- [GIVEN PROBLEM]:
Repeat the material exactly as it appears.

- [GIVEN DATA]:
+--
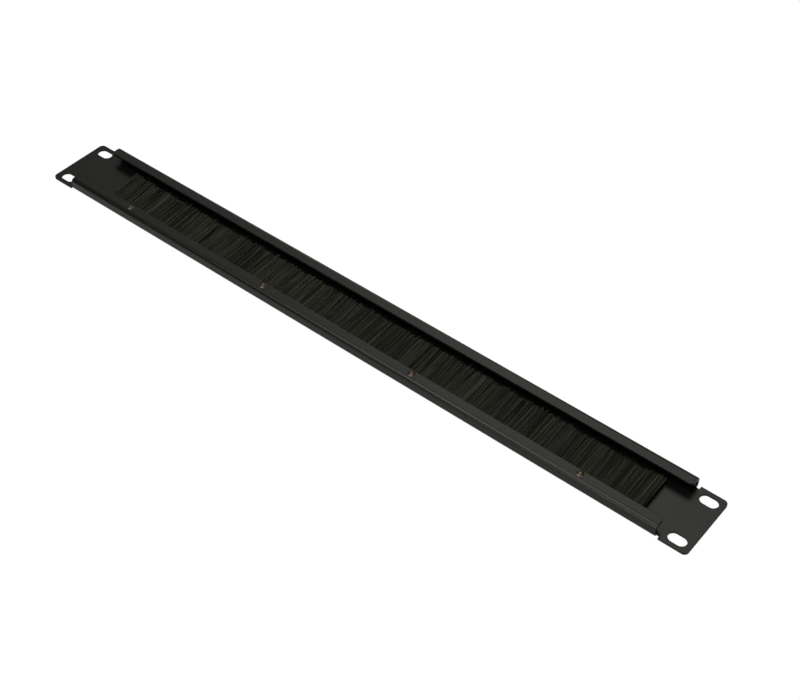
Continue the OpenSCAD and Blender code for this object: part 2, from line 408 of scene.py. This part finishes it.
# Sideways travel of the tip: the strip's own lean, which is stronger at its
# start, a slow sway along it, and then how the tufts gather and part.
lean_all = -1.2 * mm
lean_at_start = -2.8 * mm
lean_reach = 40 * mm
sway_length = 97 * mm
sway_width = 0.5 * mm
tuft_gather = 0.25
bunch_gather = 0.05
tuft_turn = 0.45 * mm
bunch_turn = 0.6 * mm
loose_tip = 0.35 * mm
near_start = compute("EXPONENT", times(from_start, -1 / lean_reach))
lean = total(lean_all, times(near_start, lean_at_start))
sway = times(compute("SINE", times(root_x, 2 * math.pi / sway_length)), sway_width)
gather = total(times(tuft_middle, tuft_gather), times(bunch_middle, bunch_gather))
splay = total(gather, times(tuft_b, tuft_turn), times(bunch_b, bunch_turn))
travel = total(lean, sway, times(splay, given["Splay"]), chance(loose_tip, 5))

# How far the tip rises, and a painted highlight: how much paler each filament's colour is made,
# standing in for the glints that tufts catch as they face the lamps at different angles.
rise = total(times(tuft_a, 0.3 * mm), times(bunch_a, 0.25 * mm), chance(0.2 * mm, 6))
shade = total(times(tuft_b, 0.35), times(bunch_b, 0.2), chance(0.6, 7))
points = rooted.outputs["Geometry"]
for value, name in ((length, "length"), (travel, "travel"), (rise, "rise"), (shade, "shade")):
    points = store(points, value, name)

# One filament, three sided, laid along Y from its root, then copied to each root.
filament = tree.nodes.new("GeometryNodeMeshCylinder")
filament.fill_type = "NGON"
filament.inputs["Vertices"].default_value = 3
filament.inputs["Side Segments"].default_value = 3
filament.inputs["Radius"].default_value = 1
filament.inputs["Depth"].default_value = 1
laid = tree.nodes.new("GeometryNodeTransform")
laid.inputs["Translation"].default_value = (0, 0.5, 0)
laid.inputs["Rotation"].default_value = (-math.pi / 2, 0, 0)
tree.links.new(filament.outputs["Mesh"], laid.inputs["Geometry"])
copies = tree.nodes.new("GeometryNodeInstanceOnPoints")
tree.links.new(points, copies.inputs["Points"])
measured = store(laid.outputs["Geometry"], place_of()["Y"], "along")
tree.links.new(measured, copies.inputs["Instance"])
size = vector(given["Filament Radius"], stored("length"), given["Filament Radius"])
tree.links.new(size, copies.inputs["Scale"])
tree.links.new(vector(y=chance(math.pi, 8)), copies.inputs["Rotation"])
real = tree.nodes.new("GeometryNodeRealizeInstances")
tree.links.new(copies.outputs["Instances"], real.inputs["Geometry"])

# Every filament bends more and more towards its tip.
bend_power = 1.3
bent = tree.nodes.new("GeometryNodeSetPosition")
bend = compute("POWER", stored("along"), bend_power)
drift = vector(x=times(stored("travel"), bend), z=times(stored("rise"), bend))
tree.links.new(real.outputs["Geometry"], bent.inputs["Geometry"])
tree.links.new(drift, bent.inputs["Offset"])
nylon = bpy.data.materials.new("black_nylon")
dressed = tree.nodes.new("GeometryNodeSetMaterial")
dressed.inputs["Material"].default_value = nylon
tree.links.new(bent.outputs["Geometry"], dressed.inputs["Geometry"])
tree.links.new(dressed.outputs["Geometry"], made.inputs["Geometry"])

# Painted highlight: each filament's colour runs from black to a soft olive grey, standing in for the
# sheen that tufts catch as they face the light differently.
nylon.use_nodes = True
shader = nylon.node_tree.nodes["Principled BSDF"]
shader.inputs["Roughness"].default_value = 0.42
shader.inputs["IOR"].default_value = 1.5
shader.inputs["Specular IOR Level"].default_value = 0.3
painted_highlight_input = nylon.node_tree.nodes.new("ShaderNodeAttribute")
painted_highlight_input.attribute_name = "shade"
painted_highlight_range = nylon.node_tree.nodes.new("ShaderNodeMapRange")
painted_highlight_range.inputs["From Min"].default_value = -1
painted_highlight_range.inputs["From Max"].default_value = 1
colour = nylon.node_tree.nodes.new("ShaderNodeMix")
colour.data_type = "RGBA"
colour.inputs["A"].default_value = (0.003, 0.003, 0.002, 1)
colour.inputs["B"].default_value = (0.026, 0.027, 0.017, 1)
nylon.node_tree.links.new(painted_highlight_input.outputs["Fac"], painted_highlight_range.inputs["Value"])
nylon.node_tree.links.new(painted_highlight_range.outputs["Result"], colour.inputs["Factor"])
nylon.node_tree.links.new(colour.outputs["Result"], shader.inputs["Base Color"])

# The upper half takes the values above. The lower half lies straighter, with
# thicker filaments, and closes the gaps that the upper half leaves.
halves = {
    "bristles_lower": {
        "Half Bottom": strip_middle_z - half_gap - half_thickness,
        "Filament Radius": 0.15 * mm,
        "Splay": 0.1,
        "Seed": 12,
    },
    "bristles_upper": {},
}
for name, own_values in halves.items():
    source = bpy.data.objects.new(name, bpy.data.meshes.new(name))
    bpy.context.scene.collection.objects.link(source)
    modifier = source.modifiers.new(name, "NODES")
    modifier.node_group = tree
    for label, (kind, value) in bristle_inputs.items():
        modifier[socket_ids[label]] = own_values.get(label, value)
    evaluated = source.evaluated_get(bpy.context.evaluated_depsgraph_get())
    half_mesh = bpy.data.meshes.new_from_object(evaluated)
    bpy.data.objects.remove(source)
    half_mesh.name = name
    half = bpy.data.objects.new(name, half_mesh)
    bpy.context.scene.collection.objects.link(half)
    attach(half, "root")
    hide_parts("bristles")

# ---------------------------------------------------------------- rivets
# Blind rivets with browned domed heads. The steel stem that set each one is
# left in its bore, broken off just below the top of the head.
browned = bpy.data.materials.new("browned_rivet")
browned.use_nodes = True
tree = browned.node_tree
shader = tree.nodes["Principled BSDF"]
shader.inputs["Metallic"].default_value = 0.9
place = tree.nodes.new("ShaderNodeTexCoord")
wear = tree.nodes.new("ShaderNodeTexNoise")
wear.inputs["Scale"].default_value = 900
colour = tree.nodes.new("ShaderNodeMix")
colour.data_type = "RGBA"
colour.inputs["A"].default_value = (0.035, 0.026, 0.021, 1)
colour.inputs["B"].default_value = (0.12, 0.088, 0.07, 1)
rough = tree.nodes.new("ShaderNodeMapRange")
rough.inputs["To Min"].default_value = 0.3
rough.inputs["To Max"].default_value = 0.5
tree.links.new(place.outputs["Object"], wear.inputs["Vector"])
tree.links.new(wear.outputs["Fac"], colour.inputs["Factor"])
tree.links.new(wear.outputs["Fac"], rough.inputs["Value"])
tree.links.new(colour.outputs["Result"], shader.inputs["Base Color"])
tree.links.new(rough.outputs["Result"], shader.inputs["Roughness"])
dress("rivet_bodies", browned)

stem_steel = browned.copy()
stem_steel.name = "broken_stem"
colour = [n for n in stem_steel.node_tree.nodes if n.bl_idname == "ShaderNodeMix"][0]
colour.inputs["A"].default_value = (0.09, 0.085, 0.075, 1)
colour.inputs["B"].default_value = (0.18, 0.17, 0.15, 1)
dress("rivet_mandrels", stem_steel)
+--
- [TASK ANSWER]:
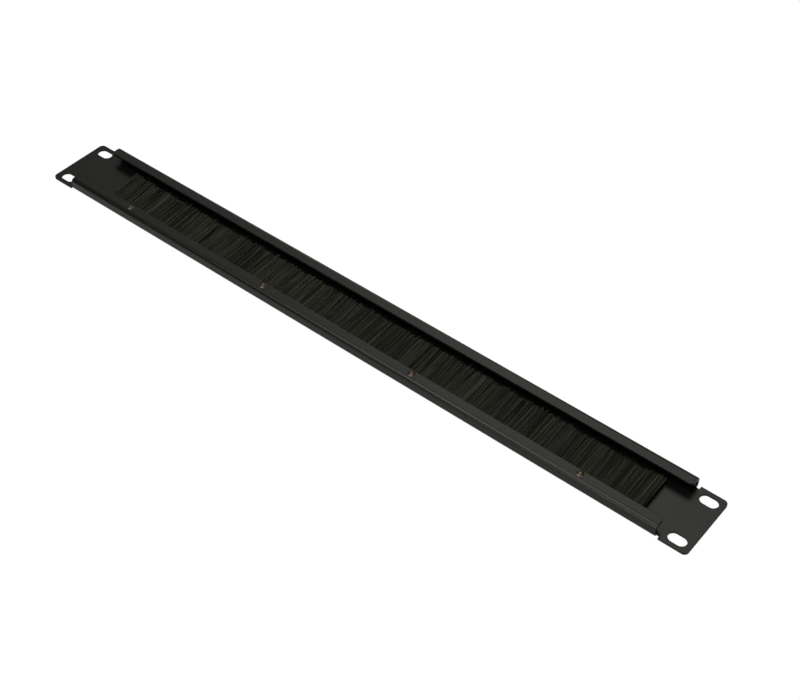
Continue the OpenSCAD and Blender code for this object: part 2, from line 408 of scene.py. This part finishes it.
# Sideways travel of the tip: the strip's own lean, which is stronger at its
# start, a slow sway along it, and then how the tufts gather and part.
lean_all = -1.2 * mm
lean_at_start = -2.8 * mm
lean_reach = 40 * mm
sway_length = 97 * mm
sway_width = 0.5 * mm
tuft_gather = 0.25
bunch_gather = 0.05
tuft_turn = 0.45 * mm
bunch_turn = 0.6 * mm
loose_tip = 0.35 * mm
near_start = compute("EXPONENT", times(from_start, -1 / lean_reach))
lean = total(lean_all, times(near_start, lean_at_start))
sway = times(compute("SINE", times(root_x, 2 * math.pi / sway_length)), sway_width)
gather = total(times(tuft_middle, tuft_gather), times(bunch_middle, bunch_gather))
splay = total(gather, times(tuft_b, tuft_turn), times(bunch_b, bunch_turn))
travel = total(lean, sway, times(splay, given["Splay"]), chance(loose_tip, 5))

# How far the tip rises, and a painted highlight: how much paler each filament's colour is made,
# standing in for the glints that tufts catch as they face the lamps at different angles.
rise = total(times(tuft_a, 0.3 * mm), times(bunch_a, 0.25 * mm), chance(0.2 * mm, 6))
shade = total(times(tuft_b, 0.35), times(bunch_b, 0.2), chance(0.6, 7))
points = rooted.outputs["Geometry"]
for value, name in ((length, "length"), (travel, "travel"), (rise, "rise"), (shade, "shade")):
    points = store(points, value, name)

# One filament, three sided, laid along Y from its root, then copied to each root.
filament = tree.nodes.new("GeometryNodeMeshCylinder")
filament.fill_type = "NGON"
filament.inputs["Vertices"].default_value = 3
filament.inputs["Side Segments"].default_value = 3
filament.inputs["Radius"].default_value = 1
filament.inputs["Depth"].default_value = 1
laid = tree.nodes.new("GeometryNodeTransform")
laid.inputs["Translation"].default_value = (0, 0.5, 0)
laid.inputs["Rotation"].default_value = (-math.pi / 2, 0, 0)
tree.links.new(filament.outputs["Mesh"], laid.inputs["Geometry"])
copies = tree.nodes.new("GeometryNodeInstanceOnPoints")
tree.links.new(points, copies.inputs["Points"])
measured = store(laid.outputs["Geometry"], place_of()["Y"], "along")
tree.links.new(measured, copies.inputs["Instance"])
size = vector(given["Filament Radius"], stored("length"), given["Filament Radius"])
tree.links.new(size, copies.inputs["Scale"])
tree.links.new(vector(y=chance(math.pi, 8)), copies.inputs["Rotation"])
real = tree.nodes.new("GeometryNodeRealizeInstances")
tree.links.new(copies.outputs["Instances"], real.inputs["Geometry"])

# Every filament bends more and more towards its tip.
bend_power = 1.3
bent = tree.nodes.new("GeometryNodeSetPosition")
bend = compute("POWER", stored("along"), bend_power)
drift = vector(x=times(stored("travel"), bend), z=times(stored("rise"), bend))
tree.links.new(real.outputs["Geometry"], bent.inputs["Geometry"])
tree.links.new(drift, bent.inputs["Offset"])
nylon = bpy.data.materials.new("black_nylon")
dressed = tree.nodes.new("GeometryNodeSetMaterial")
dressed.inputs["Material"].default_value = nylon
tree.links.new(bent.outputs["Geometry"], dressed.inputs["Geometry"])
tree.links.new(dressed.outputs["Geometry"], made.inputs["Geometry"])

# Painted highlight: each filament's colour runs from black to a soft olive grey, standing in for the
# sheen that tufts catch as they face the light differently.
nylon.use_nodes = True
shader = nylon.node_tree.nodes["Principled BSDF"]
shader.inputs["Roughness"].default_value = 0.42
shader.inputs["IOR"].default_value = 1.5
shader.inputs["Specular IOR Level"].default_value = 0.3
painted_highlight_input = nylon.node_tree.nodes.new("ShaderNodeAttribute")
painted_highlight_input.attribute_name = "shade"
painted_highlight_range = nylon.node_tree.nodes.new("ShaderNodeMapRange")
painted_highlight_range.inputs["From Min"].default_value = -1
painted_highlight_range.inputs["From Max"].default_value = 1
colour = nylon.node_tree.nodes.new("ShaderNodeMix")
colour.data_type = "RGBA"
colour.inputs["A"].default_value = (0.003, 0.003, 0.002, 1)
colour.inputs["B"].default_value = (0.026, 0.027, 0.017, 1)
nylon.node_tree.links.new(painted_highlight_input.outputs["Fac"], painted_highlight_range.inputs["Value"])
nylon.node_tree.links.new(painted_highlight_range.outputs["Result"], colour.inputs["Factor"])
nylon.node_tree.links.new(colour.outputs["Result"], shader.inputs["Base Color"])

# The upper half takes the values above. The lower half lies straighter, with
# thicker filaments, and closes the gaps that the upper half leaves.
halves = {
    "bristles_lower": {
        "Half Bottom": strip_middle_z - half_gap - half_thickness,
        "Filament Radius": 0.15 * mm,
        "Splay": 0.1,
        "Seed": 12,
    },
    "bristles_upper": {},
}
for name, own_values in halves.items():
    source = bpy.data.objects.new(name, bpy.data.meshes.new(name))
    bpy.context.scene.collection.objects.link(source)
    modifier = source.modifiers.new(name, "NODES")
    modifier.node_group = tree
    for label, (kind, value) in bristle_inputs.items():
        modifier[socket_ids[label]] = own_values.get(label, value)
    evaluated = source.evaluated_get(bpy.context.evaluated_depsgraph_get())
    half_mesh = bpy.data.meshes.new_from_object(evaluated)
    bpy.data.objects.remove(source)
    half_mesh.name = name
    half = bpy.data.objects.new(name, half_mesh)
    bpy.context.scene.collection.objects.link(half)
    attach(half, "root")
    hide_parts("bristles")

# ---------------------------------------------------------------- rivets
# Blind rivets with browned domed heads. The steel stem that set each one is
# left in its bore, broken off just below the top of the head.
browned = bpy.data.materials.new("browned_rivet")
browned.use_nodes = True
tree = browned.node_tree
shader = tree.nodes["Principled BSDF"]
shader.inputs["Metallic"].default_value = 0.9
place = tree.nodes.new("ShaderNodeTexCoord")
wear = tree.nodes.new("ShaderNodeTexNoise")
wear.inputs["Scale"].default_value = 900
colour = tree.nodes.new("ShaderNodeMix")
colour.data_type = "RGBA"
colour.inputs["A"].default_value = (0.035, 0.026, 0.021, 1)
colour.inputs["B"].default_value = (0.12, 0.088, 0.07, 1)
rough = tree.nodes.new("ShaderNodeMapRange")
rough.inputs["To Min"].default_value = 0.3
rough.inputs["To Max"].default_value = 0.5
tree.links.new(place.outputs["Object"], wear.inputs["Vector"])
tree.links.new(wear.outputs["Fac"], colour.inputs["Factor"])
tree.links.new(wear.outputs["Fac"], rough.inputs["Value"])
tree.links.new(colour.outputs["Result"], shader.inputs["Base Color"])
tree.links.new(rough.outputs["Result"], shader.inputs["Roughness"])
dress("rivet_bodies", browned)

stem_steel = browned.copy()
stem_steel.name = "broken_stem"
colour = [n for n in stem_steel.node_tree.nodes if n.bl_idname == "ShaderNodeMix"][0]
colour.inputs["A"].default_value = (0.09, 0.085, 0.075, 1)
colour.inputs["B"].default_value = (0.18, 0.17, 0.15, 1)
dress("rivet_mandrels", stem_steel)